Arduino Portenta H7 + Vision Shield

The Portenta H7 is a powerful development board from Arduino with both a Cortex-M7 microcontroller and a Cortex-M4 microcontroller, a BLE/WiFi radio, and an extension slot to connect the Portenta vision shield - which adds a camera and dual microphones. At the moment the Portenta H7 is partially supported by Edge Impulse, letting you collect data from the camera, build computer vision models, and deploy trained machine learning models back to the development board. The Portenta H7 and the vision shield are available directly from Arduino for ~$150 in total.

There are two versions of the vision shield: one that has an Ethernet connection and one with a LoRa radio. Both of these can be used with Edge Impulse.

The Edge Impulse firmware for this development board is open source and hosted on GitHub: edgeimpulse/firmware-arduino-portenta-h7.

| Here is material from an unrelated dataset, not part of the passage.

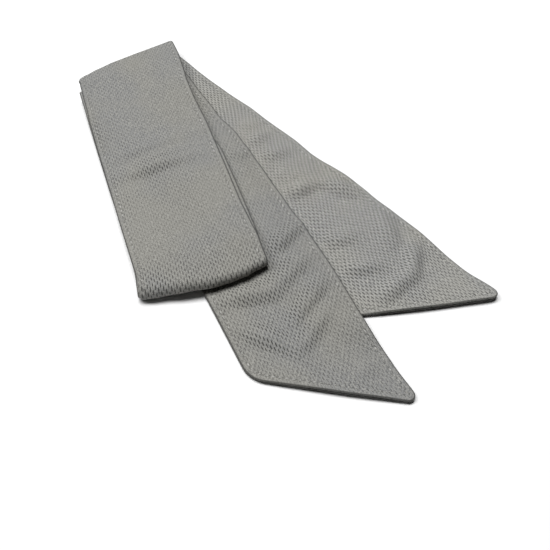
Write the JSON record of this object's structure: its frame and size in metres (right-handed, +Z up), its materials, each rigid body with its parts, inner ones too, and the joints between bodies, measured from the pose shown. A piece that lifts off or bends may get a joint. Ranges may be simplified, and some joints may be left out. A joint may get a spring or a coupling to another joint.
{
  "type": "cooling towel",
  "caption": "Long knitted strip with slanted ends, two panels sewn round the edges, lying folded on a table.",
  "frame": {"origin": "middle of the footprint, on the surface that the towel lies on", "axes": "+Z up from the table, +Y from the two free ends towards the outer fold, +X to the right of that"},
  "size_m": [0.253, 0.2708, 0.0138],
  "materials": {
    "knit": "matt grey bird's-eye mesh knit",
    "thread": "matt grey sewing thread"
  },
  "bodies": {
    "root": {"front_panel": "knit", "back_panel": "knit"}
  },
  "joints": []
}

Portenta H7 development board

Installing dependencies

To set this device up in Edge Impulse, you will need to install the following software:

  1. Arduino CLI.

  2. On Linux:

    • GNU Screen: install for example via sudo apt install screen.

Problems installing the CLI?

See the Installation and troubleshooting guide.

Connecting to Edge Impulse

With all the software in place it's time to connect the development board to Edge Impulse.

1. Connect the vision shield

Using the vision shield using two edge connectors on the back Portenta H7.

Portenta vision shield (with a LoRa radio) connected to the Portenta H7.

2. Connect the development board to your computer

Use a USB-C cable to connect the development board to your computer. Then, double-tap the RESET button to put the device into bootloader mode. You should see the green LED on the front pulsating.

3. Update the firmware

The development board does not come with the right firmware yet. To update the firmware:

  1. Double press on the RESET button on your board to put it in the bootloader mode.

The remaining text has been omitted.